Benzaiten Shrine at Shinobugaoka (Shinobugaoka Benzaiten), from the "Fashionable Eight Views of the Eastern Capital (Furyu Toto hakkei)"
- Date:
- c. 1824/29
- Medium:
- Color woodblock print; oban
- Source:
- Art Institute of Chicago
Description
From a later "Eight Views" project, "Fashionable Eight Views of the Eastern Capital (Furyu Toto hakkei)," this Art Institute of Chicago oban, dated c. 1824/29, depicts Shinobugaoka Benzaiten — the small Benzaiten shrine on the wooded hill of Shinobugaoka in Ueno, the temple complex grounds of Kan'eiji.

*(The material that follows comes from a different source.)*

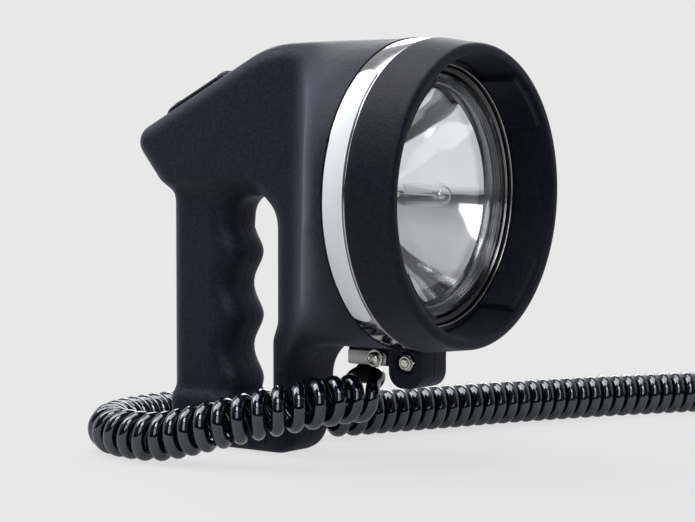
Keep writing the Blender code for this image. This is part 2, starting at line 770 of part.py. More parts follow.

Benzaiten, the female deity of music, water, and the arts, was widely venerated in Edo, with major shrines at Inokashira, Enoshima, and Shinobugaoka. Eizan's series rewrites the Edo-hakkei franchise of his earlier career, replacing local sites with new selections under a slightly different conceit; the Shinobugaoka sheet stands alongside the "Sakai-cho theater" sheet in the same series. The print belongs to Eizan's late style: more elaborate textile patterning, denser figure groupings, and a continuing technical command of color woodblock printing.